There were other things that Inan had never imagined when she was dreaming about her adventures with exotic aliens. Hijinks was shedding. Clumps of fur were drifting slowly in the air. There was purple lint gathering in the corners of the air vents, in the mechanisms of the chair adjusters and in the nooks and crannies of the console. The floating hair did not miss Inan’s nose, which became irritated and itched fiercely. And there was another problem.
‘Food,’ said Hijinks, tossing a vacuum-sealed box in her direction. The box revolved gently while travelling towards her. “Thermally Processed Vegetables”, it said on the label in tradescript.
‘I can’t eat those,’ said Inan.
‘You’re a carnivore?’ Hijinks looked at her with strange intensity. What is going on inside that head? thought Inan. I’d never eat anybody. Nobody sentient, that is!
‘I can’t absorb plant matter without digestion stones; I would only give myself a stomach ache. Is there something different?’
Hijinks produced a large tube out of supply locker. “0G Synthetic Protein” was written on it. There was a yellowish gloop inside. Fortunately, it had no smell; unfortunately, it had no taste either. Inan closed her eyes and pretended very hard that she was eating a razorfin, freshly caught and roasted on the shore of Azra.
Hijinks observed Inan squeezing the synthetic gloop into her mouth and gave a squealing laugh. This startled Inan and she nearly choked on the bland
mass. By the time she finally was able to push the food down her throat, Hijinks was already in the middle of the vegetarian meal. The marsupial munched on the vegetables, picking them one by one straight from the air.

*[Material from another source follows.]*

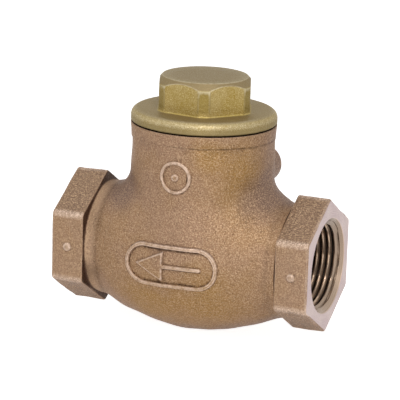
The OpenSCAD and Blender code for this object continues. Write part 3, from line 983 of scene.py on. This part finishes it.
grain, grain_in, grain_out = new_group(
    "sand grain", {"Grain Size": 0.4, "Lump Size": 1.2, "Blotch Size": 9.0},
    ["Height", "Light Grains", "Blotch", "Pits"])
fine = noise_at(grain, grain_in["Grain Size"], 2.0, 0.6)
lumps = noise_at(grain, grain_in["Lump Size"], 2.0, 0.5)
patches = noise_at(grain, grain_in["Blotch Size"], 3.0, 0.55)
pit_scale = maths(grain, "DIVIDE", 1 / MM / PITS_APART, grain_in["Grain Size"])
cells = add(grain, "TexVoronoi", {"feature": "F1"}, Vector=own_place(grain), Scale=pit_scale)
pits = span(grain, cells.outputs["Distance"], 0.30, 0.08)
height = maths(grain, "ADD", times(grain, fine, 0.5), times(grain, lumps, 0.8))
height = maths(grain, "SUBTRACT", height, times(grain, pits, 0.25))
fill(grain, grain_out, Height=height, Light_Grains=span(grain, fine, 0.42, 0.68),
     Blotch=span(grain, patches, 0.35, 0.65), Pits=pits)
print("the sand group has", len(grain.nodes), "nodes")

# %% [markdown]
# Worn edges and painted shade in corners
#
# The two attributes say where edges and corners are. A worn edge isn't an even line, so noise
# breaks the mask up before a material uses it. The group gives two masks, one for bright edges,
# which are partly wear and partly a painted highlight, and one for corners, which the casting
# paints dark as painted shade.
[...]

Inan suspected that it was still laughing quietly at her.
Inan took a peek into the locker. There were a couple of tubes there, enough for a few days, but what then? She didn’t say anything to Hijinks, though. There would be time to worry about that later. They should be rescued before then.
The worst thing was the boredom. There was nothing else to do, besides watching the ancient digital clock fused to one of the walls. The numbers flickered lazily. According to it, eighty hours had passed since the launch of the pod. It felt like eighty years. The protein meals ran out soon after, no more food for Inan. Hunger started to creep slowly into her consciousness, an advancing twinge.
A few hours later the heating unit gave out a shower of sparks and went offline. Hijinks took off the front panel and looked inside, between the mass of wires, micro-relays and convector coils.
‘Can you fix it?’ said Inan, suddenly sensing the immense coldness of the universe beyond the steel walls.
Hijinks produced a multi-pronged sensor from the folds of the destroyed livery. The marsupial jabbed the innards of the heater with it, then gave an uncertain screech. A charred piece of machinery gave under pressure and floated away, leaving a black trail of ash behind it like a passing comet.
‘Is that a no?’ said Inan, tracking the errant part with her eyes.
Hijinks said nothing. The small hands were digging deep into the cranky machine. From time to time some sparks would show up, but the heater stayed dead. One of the sparks fell directly onto the purple fur. A small flame appeared for a couple of seconds, before Hijinks beat it down. Inan had to cover her ear-slits. She hadn’t heard such a recital of swearing since that one time she got her hands on a human crime drama!
‘It will be cold,’ Hijinks said, after the swearing stopped.